Search code examples
rdplyraggregatemean

Aggregation and mean calculation with dplyr


I have a chunk of code that aggregates timestamps of a large dataset (see below). Each timestamp represents a tweet. The code aggregates the tweets per week, it works fine. Now, I also have a column with the sentiment value of each tweet. I would like to know if it is possible to calculate the mean sentiment of the tweets per week. It would be nice to have at the end one dataset with the amount of tweets per week and the mean sentiment of these aggregated tweets.

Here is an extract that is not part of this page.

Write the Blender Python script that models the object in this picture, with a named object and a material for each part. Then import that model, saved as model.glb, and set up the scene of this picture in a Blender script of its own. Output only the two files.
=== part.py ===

Please let me know if you've got some hints :)

Kind regards, Daniel

weekly_counts_2 <- df_bw %>% 
  drop_na(Timestamp) %>%             
  mutate(weekly_cases = floor_date(   
    Timestamp,
    unit = "week")) %>%            
  count(weekly_cases) %>%
  tidyr::complete(                
    weekly_cases = seq.Date(          
      from = min(weekly_cases),      
      to = max(weekly_cases),         
      by = "week"),                   
    fill = list(n = 0))

Solution

  • It is difficult to verify the answer since no data has been shared but based on the description provided here is a solution that you can try.

    library(dplyr)
    library(tidyr)
    library(lubridate)
    
    weekly_counts_2 <- df_bw %>% 
      drop_na(Timestamp) %>%             
      mutate(weekly_cases = floor_date(Timestamp,unit = "week")) %>% 
      group_by(weekly_cases) %>%
      summarise(mean_sentiment = mean(sentiment_value, na.rm = TRUE),
                count = n()) %>%
      complete(weekly_cases = seq.Date(min(weekly_cases), 
                  max(weekly_cases),by = "week"), fill = list(n = 0))
    

    I have assumed the column with the sentiment value is called sentiment_value, change it accordingly to your data.